• _What to do_: Only the lines from the one containing "knot.data.shade_smooth()" down to the one containing "from mathutils.kdtree import KDTree", inclusive, are to be quoted exactly.

═════ Input records ═════

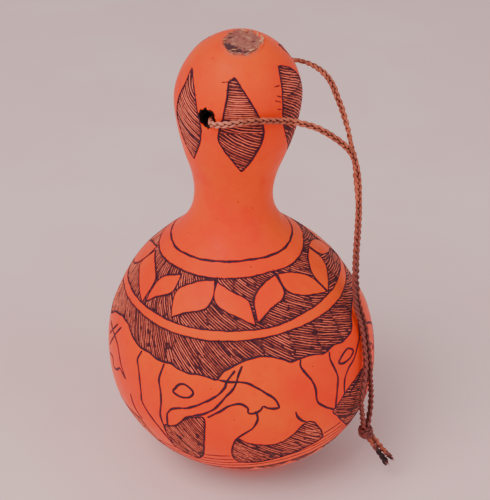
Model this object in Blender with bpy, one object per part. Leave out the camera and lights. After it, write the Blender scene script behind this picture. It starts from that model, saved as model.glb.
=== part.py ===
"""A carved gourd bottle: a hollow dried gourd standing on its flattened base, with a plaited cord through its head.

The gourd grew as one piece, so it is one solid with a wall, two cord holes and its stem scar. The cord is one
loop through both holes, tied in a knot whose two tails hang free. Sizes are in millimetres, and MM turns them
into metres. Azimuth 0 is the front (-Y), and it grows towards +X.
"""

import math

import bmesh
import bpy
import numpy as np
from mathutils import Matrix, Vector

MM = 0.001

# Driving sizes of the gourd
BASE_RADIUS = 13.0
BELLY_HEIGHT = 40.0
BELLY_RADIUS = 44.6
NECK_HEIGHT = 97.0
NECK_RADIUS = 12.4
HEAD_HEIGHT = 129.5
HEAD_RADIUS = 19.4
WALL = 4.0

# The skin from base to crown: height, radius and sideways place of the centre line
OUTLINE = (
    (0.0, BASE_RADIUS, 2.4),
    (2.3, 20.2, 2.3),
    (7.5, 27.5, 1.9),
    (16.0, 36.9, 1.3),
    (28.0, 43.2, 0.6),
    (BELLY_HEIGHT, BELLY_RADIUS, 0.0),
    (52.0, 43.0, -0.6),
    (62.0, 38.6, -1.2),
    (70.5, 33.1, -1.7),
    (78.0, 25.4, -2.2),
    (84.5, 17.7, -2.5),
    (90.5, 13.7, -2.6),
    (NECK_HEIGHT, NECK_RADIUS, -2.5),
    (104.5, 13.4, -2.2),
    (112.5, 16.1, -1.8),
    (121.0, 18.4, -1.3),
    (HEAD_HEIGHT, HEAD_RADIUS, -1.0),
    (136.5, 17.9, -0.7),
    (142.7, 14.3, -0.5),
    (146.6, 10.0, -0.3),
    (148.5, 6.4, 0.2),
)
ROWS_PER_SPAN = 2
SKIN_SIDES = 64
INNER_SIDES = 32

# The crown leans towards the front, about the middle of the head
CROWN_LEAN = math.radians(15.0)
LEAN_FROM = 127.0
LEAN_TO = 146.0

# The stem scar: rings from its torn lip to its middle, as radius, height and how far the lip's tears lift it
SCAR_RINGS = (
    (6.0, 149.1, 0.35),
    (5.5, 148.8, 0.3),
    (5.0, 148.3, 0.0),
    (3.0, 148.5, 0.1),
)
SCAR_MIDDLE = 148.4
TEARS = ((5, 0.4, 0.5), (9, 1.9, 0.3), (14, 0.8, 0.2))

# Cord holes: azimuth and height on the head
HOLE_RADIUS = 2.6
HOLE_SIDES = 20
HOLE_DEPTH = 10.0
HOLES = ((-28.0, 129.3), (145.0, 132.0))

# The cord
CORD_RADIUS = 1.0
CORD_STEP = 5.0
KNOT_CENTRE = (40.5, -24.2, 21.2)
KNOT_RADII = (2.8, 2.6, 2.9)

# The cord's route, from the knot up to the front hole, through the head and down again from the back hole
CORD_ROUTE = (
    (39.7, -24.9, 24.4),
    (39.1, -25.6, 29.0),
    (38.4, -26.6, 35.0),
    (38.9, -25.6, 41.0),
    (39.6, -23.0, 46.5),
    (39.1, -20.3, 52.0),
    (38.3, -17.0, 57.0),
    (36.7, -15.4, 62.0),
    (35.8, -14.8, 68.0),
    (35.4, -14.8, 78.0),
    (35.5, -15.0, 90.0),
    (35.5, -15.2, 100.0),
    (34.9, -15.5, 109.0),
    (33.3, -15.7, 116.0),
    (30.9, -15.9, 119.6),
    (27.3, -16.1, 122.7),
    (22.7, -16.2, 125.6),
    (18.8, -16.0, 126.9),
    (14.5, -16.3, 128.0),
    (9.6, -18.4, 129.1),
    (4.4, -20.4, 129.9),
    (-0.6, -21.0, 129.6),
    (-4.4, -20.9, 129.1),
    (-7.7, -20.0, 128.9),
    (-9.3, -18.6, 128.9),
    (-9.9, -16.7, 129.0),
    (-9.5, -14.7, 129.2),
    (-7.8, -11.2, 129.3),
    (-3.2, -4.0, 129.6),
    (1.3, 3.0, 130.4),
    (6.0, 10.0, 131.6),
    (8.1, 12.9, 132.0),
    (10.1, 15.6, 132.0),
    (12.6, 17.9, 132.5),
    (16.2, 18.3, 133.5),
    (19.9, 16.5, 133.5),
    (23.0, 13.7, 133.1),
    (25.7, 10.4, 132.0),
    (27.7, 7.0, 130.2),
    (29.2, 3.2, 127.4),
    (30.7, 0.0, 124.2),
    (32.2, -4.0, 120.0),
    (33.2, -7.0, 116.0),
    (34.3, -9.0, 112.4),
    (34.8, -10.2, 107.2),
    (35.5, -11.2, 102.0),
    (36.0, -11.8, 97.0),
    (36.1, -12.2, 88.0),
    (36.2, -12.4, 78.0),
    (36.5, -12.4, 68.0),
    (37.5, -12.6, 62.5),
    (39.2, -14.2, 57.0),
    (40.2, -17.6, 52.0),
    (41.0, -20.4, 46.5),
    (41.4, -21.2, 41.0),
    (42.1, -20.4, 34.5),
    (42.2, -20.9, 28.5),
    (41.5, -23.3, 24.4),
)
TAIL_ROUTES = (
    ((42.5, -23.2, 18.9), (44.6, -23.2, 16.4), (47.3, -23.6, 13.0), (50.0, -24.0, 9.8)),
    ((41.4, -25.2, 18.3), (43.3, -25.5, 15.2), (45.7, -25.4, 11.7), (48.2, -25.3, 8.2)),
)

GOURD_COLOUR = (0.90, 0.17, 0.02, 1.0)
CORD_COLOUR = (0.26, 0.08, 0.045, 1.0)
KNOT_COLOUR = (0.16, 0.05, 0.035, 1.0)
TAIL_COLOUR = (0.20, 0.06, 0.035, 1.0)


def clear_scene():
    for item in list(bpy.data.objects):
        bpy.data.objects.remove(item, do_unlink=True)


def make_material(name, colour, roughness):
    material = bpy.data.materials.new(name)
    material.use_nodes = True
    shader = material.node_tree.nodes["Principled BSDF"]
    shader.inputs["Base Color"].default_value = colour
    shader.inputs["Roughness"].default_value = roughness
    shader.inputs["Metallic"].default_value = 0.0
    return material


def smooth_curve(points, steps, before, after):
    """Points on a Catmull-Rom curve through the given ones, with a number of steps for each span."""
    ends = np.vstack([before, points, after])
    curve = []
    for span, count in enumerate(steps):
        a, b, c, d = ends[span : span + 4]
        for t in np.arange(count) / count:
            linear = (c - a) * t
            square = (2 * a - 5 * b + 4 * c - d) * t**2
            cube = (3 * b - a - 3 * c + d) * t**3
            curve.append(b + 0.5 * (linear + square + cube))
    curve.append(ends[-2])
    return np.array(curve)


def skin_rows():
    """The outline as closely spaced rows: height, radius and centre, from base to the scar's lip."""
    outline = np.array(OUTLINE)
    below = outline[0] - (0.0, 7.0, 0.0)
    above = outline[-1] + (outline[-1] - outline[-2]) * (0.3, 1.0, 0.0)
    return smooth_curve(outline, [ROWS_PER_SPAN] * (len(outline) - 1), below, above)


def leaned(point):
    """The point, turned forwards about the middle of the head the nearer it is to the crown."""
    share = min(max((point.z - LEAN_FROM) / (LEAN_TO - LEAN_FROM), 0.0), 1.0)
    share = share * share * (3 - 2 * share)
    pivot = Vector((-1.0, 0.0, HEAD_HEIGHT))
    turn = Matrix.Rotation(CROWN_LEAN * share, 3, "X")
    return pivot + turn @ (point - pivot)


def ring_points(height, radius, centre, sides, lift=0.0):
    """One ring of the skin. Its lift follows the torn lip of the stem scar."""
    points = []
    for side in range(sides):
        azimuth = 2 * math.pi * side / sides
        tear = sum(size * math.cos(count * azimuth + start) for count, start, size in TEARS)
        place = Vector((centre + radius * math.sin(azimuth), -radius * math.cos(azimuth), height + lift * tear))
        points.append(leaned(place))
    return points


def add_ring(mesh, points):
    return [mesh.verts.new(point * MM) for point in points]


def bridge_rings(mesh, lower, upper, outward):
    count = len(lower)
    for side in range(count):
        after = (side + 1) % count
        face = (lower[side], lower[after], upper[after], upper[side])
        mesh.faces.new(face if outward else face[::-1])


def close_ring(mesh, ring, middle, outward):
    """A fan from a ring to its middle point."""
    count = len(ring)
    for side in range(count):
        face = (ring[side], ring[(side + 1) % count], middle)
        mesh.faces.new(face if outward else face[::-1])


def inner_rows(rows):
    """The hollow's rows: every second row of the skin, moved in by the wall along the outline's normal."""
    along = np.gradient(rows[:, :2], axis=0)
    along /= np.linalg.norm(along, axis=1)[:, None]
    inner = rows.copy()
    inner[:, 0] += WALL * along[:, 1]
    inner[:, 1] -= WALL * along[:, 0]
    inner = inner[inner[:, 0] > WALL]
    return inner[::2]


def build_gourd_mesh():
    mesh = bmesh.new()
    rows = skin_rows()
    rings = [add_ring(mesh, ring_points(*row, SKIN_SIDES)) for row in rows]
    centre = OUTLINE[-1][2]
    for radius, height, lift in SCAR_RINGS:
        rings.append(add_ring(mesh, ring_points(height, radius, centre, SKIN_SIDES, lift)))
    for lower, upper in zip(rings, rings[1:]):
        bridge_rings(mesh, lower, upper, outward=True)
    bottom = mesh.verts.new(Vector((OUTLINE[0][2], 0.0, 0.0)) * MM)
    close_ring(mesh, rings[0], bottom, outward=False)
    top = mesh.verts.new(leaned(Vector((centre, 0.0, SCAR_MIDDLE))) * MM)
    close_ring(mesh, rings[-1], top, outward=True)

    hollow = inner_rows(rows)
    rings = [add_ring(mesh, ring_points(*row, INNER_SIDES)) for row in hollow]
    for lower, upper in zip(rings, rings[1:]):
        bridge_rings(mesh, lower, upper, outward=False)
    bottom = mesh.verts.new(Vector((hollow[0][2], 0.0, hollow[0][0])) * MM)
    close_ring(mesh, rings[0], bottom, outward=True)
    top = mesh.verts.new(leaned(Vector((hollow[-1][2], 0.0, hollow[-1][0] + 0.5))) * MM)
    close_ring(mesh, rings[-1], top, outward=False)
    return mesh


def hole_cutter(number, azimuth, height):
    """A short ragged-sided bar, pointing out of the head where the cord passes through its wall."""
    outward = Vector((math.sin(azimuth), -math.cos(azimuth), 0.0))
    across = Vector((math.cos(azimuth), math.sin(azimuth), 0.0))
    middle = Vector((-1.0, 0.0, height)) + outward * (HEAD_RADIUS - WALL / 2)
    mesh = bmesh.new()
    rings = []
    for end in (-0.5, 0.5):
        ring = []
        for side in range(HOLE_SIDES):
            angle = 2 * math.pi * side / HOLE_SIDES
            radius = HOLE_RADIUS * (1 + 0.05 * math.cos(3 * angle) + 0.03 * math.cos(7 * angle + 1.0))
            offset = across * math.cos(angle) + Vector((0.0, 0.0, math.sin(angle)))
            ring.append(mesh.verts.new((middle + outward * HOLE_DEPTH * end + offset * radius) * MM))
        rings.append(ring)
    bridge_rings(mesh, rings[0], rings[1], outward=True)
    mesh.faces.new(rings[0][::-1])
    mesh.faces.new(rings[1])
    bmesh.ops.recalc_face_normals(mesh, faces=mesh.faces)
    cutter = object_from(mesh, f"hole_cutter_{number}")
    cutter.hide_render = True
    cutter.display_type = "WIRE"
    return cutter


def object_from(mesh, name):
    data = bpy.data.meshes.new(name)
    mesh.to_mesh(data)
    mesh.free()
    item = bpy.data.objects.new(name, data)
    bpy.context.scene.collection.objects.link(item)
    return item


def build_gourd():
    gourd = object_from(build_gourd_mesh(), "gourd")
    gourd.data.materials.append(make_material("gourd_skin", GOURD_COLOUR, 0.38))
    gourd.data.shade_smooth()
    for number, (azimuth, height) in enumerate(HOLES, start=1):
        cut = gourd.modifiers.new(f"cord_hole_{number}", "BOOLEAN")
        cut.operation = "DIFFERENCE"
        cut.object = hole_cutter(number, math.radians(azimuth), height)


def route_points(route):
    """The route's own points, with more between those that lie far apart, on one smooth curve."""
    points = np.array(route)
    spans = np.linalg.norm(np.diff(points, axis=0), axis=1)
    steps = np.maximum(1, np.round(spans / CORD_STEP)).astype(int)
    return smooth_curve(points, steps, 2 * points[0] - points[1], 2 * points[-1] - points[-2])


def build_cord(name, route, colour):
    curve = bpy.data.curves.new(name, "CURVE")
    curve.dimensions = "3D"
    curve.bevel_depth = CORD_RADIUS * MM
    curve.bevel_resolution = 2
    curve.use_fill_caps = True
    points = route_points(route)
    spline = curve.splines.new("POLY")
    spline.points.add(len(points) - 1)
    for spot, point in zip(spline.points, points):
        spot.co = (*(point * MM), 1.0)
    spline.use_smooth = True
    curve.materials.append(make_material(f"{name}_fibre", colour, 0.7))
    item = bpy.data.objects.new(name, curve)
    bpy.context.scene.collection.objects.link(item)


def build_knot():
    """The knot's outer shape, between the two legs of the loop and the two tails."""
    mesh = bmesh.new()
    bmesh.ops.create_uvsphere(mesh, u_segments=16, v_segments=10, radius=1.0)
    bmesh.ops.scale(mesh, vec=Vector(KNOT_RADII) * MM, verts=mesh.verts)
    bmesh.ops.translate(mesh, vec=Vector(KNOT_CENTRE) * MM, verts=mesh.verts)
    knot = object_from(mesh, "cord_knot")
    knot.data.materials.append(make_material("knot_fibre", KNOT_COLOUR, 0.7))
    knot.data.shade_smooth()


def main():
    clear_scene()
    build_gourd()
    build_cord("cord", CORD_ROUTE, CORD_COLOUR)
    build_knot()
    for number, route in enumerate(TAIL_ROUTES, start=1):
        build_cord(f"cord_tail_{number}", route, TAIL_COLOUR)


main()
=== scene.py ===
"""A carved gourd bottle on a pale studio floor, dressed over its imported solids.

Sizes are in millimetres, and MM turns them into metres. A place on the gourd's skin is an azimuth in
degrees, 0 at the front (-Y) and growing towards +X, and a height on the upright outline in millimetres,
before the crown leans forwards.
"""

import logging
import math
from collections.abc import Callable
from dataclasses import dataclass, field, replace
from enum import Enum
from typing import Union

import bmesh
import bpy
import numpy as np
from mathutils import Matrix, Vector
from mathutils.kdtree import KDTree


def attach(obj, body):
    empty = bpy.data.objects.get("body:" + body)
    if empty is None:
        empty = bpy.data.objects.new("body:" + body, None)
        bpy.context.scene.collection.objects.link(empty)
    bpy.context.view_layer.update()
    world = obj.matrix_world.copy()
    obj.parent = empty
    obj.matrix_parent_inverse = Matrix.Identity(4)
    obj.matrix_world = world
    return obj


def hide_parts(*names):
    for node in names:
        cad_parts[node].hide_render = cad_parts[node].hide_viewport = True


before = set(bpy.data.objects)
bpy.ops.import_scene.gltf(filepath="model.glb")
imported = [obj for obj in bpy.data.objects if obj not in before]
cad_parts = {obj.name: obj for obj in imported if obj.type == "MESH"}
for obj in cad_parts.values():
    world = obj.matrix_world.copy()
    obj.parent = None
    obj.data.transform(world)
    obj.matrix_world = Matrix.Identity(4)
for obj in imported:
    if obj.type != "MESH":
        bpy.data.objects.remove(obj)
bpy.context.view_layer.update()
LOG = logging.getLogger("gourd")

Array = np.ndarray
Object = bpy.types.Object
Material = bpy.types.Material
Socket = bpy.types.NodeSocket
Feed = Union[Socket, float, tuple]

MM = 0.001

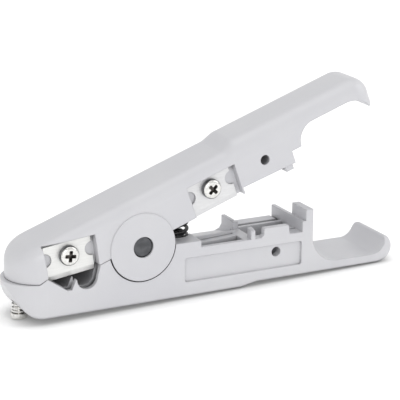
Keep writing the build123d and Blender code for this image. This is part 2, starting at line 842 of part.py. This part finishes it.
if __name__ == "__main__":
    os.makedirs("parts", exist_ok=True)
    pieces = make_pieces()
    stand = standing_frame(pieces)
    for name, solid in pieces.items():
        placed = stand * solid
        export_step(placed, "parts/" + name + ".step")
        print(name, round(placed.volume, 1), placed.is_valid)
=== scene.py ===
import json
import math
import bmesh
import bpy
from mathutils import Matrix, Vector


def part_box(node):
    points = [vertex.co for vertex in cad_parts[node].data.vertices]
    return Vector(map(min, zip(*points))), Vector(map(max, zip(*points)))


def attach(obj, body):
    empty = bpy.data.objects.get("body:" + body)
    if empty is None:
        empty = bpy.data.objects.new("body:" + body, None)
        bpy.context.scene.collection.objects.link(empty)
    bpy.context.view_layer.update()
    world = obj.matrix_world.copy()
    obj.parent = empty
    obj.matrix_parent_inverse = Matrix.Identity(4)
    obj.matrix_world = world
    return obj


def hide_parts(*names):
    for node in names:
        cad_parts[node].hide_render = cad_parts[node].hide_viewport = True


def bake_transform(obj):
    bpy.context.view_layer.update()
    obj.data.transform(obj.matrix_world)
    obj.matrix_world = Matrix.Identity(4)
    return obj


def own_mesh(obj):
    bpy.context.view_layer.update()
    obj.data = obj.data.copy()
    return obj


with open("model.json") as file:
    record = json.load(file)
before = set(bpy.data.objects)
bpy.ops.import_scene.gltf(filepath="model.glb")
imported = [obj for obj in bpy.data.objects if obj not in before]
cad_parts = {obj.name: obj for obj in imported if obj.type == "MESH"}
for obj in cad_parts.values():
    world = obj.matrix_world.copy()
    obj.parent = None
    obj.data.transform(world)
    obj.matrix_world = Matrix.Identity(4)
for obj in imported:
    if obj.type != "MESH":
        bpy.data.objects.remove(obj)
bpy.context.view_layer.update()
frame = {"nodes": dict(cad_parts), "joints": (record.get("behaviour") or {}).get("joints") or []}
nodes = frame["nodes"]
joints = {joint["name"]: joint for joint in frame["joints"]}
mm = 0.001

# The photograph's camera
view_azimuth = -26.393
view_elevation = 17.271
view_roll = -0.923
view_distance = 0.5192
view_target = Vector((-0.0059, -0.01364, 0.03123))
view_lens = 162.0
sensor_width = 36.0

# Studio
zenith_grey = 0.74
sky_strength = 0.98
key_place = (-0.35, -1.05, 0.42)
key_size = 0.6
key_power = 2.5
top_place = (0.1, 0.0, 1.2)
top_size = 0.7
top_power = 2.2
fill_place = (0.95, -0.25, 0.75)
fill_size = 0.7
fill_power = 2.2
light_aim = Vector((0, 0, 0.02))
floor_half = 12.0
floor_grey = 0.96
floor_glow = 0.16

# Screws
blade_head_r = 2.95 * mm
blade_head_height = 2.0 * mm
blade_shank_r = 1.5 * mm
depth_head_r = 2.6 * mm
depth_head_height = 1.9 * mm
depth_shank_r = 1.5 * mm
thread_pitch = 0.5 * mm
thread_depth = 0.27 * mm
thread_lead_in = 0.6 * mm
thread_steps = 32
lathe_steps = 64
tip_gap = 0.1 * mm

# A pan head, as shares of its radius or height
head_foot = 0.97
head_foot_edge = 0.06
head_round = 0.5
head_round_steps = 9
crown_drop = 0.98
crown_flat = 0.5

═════

• _Completed task_:
    knot.data.shade_smooth()


def main():
    clear_scene()
    build_gourd()
    build_cord("cord", CORD_ROUTE, CORD_COLOUR)
    build_knot()
    for number, route in enumerate(TAIL_ROUTES, start=1):
        build_cord(f"cord_tail_{number}", route, TAIL_COLOUR)


main()
=== scene.py ===
"""A carved gourd bottle on a pale studio floor, dressed over its imported solids.

Sizes are in millimetres, and MM turns them into metres. A place on the gourd's skin is an azimuth in
degrees, 0 at the front (-Y) and growing towards +X, and a height on the upright outline in millimetres,
before the crown leans forwards.
"""

import logging
import math
from collections.abc import Callable
from dataclasses import dataclass, field, replace
from enum import Enum
from typing import Union

import bmesh
import bpy
import numpy as np
from mathutils import Matrix, Vector
from mathutils.kdtree import KDTree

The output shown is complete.